● **STATED PROBLEM**:
Output the data exactly, with every line intact.
-- BEGIN DATASET SECTION --
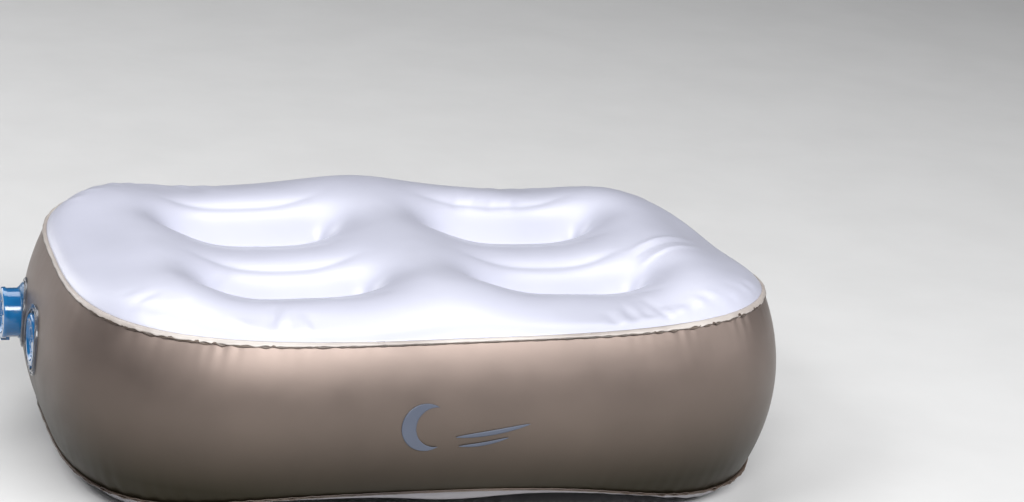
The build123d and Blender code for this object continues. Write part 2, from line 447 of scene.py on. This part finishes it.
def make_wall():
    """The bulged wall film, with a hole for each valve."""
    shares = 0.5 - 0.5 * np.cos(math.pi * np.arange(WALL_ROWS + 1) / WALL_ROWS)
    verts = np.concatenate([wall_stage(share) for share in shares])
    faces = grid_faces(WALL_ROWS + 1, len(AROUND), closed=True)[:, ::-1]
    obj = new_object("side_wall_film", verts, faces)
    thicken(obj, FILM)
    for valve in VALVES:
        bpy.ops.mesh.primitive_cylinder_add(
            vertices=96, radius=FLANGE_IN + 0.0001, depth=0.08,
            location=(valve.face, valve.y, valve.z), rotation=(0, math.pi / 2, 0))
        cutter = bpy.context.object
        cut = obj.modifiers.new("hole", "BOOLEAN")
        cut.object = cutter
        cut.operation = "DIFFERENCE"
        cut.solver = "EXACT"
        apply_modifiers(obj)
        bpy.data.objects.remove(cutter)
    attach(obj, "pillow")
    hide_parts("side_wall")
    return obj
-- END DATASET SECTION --
● **CORRECT ANSWER**:
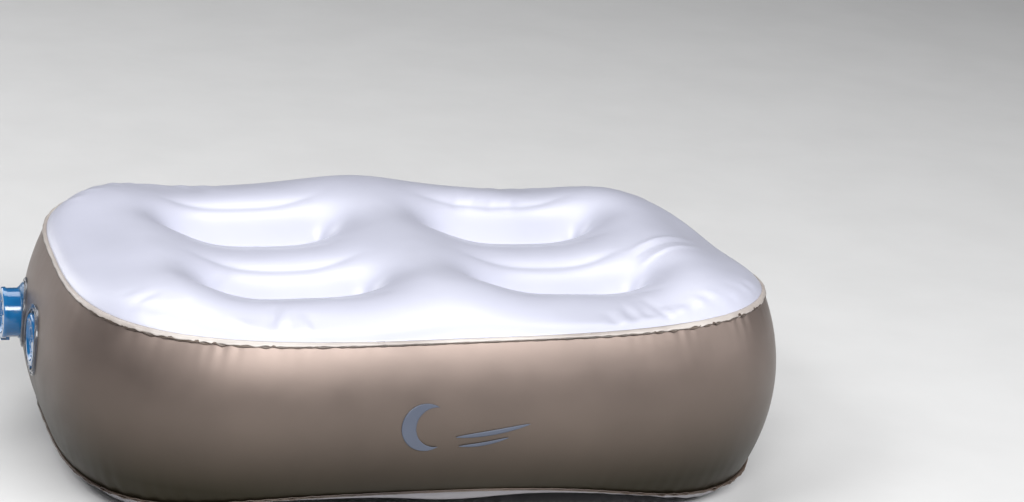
The build123d and Blender code for this object continues. Write part 2, from line 447 of scene.py on. This part finishes it.
def make_wall():
    """The bulged wall film, with a hole for each valve."""
    shares = 0.5 - 0.5 * np.cos(math.pi * np.arange(WALL_ROWS + 1) / WALL_ROWS)
    verts = np.concatenate([wall_stage(share) for share in shares])
    faces = grid_faces(WALL_ROWS + 1, len(AROUND), closed=True)[:, ::-1]
    obj = new_object("side_wall_film", verts, faces)
    thicken(obj, FILM)
    for valve in VALVES:
        bpy.ops.mesh.primitive_cylinder_add(
            vertices=96, radius=FLANGE_IN + 0.0001, depth=0.08,
            location=(valve.face, valve.y, valve.z), rotation=(0, math.pi / 2, 0))
        cutter = bpy.context.object
        cut = obj.modifiers.new("hole", "BOOLEAN")
        cut.object = cutter
        cut.operation = "DIFFERENCE"
        cut.solver = "EXACT"
        apply_modifiers(obj)
        bpy.data.objects.remove(cutter)
    attach(obj, "pillow")
    hide_parts("side_wall")
    return obj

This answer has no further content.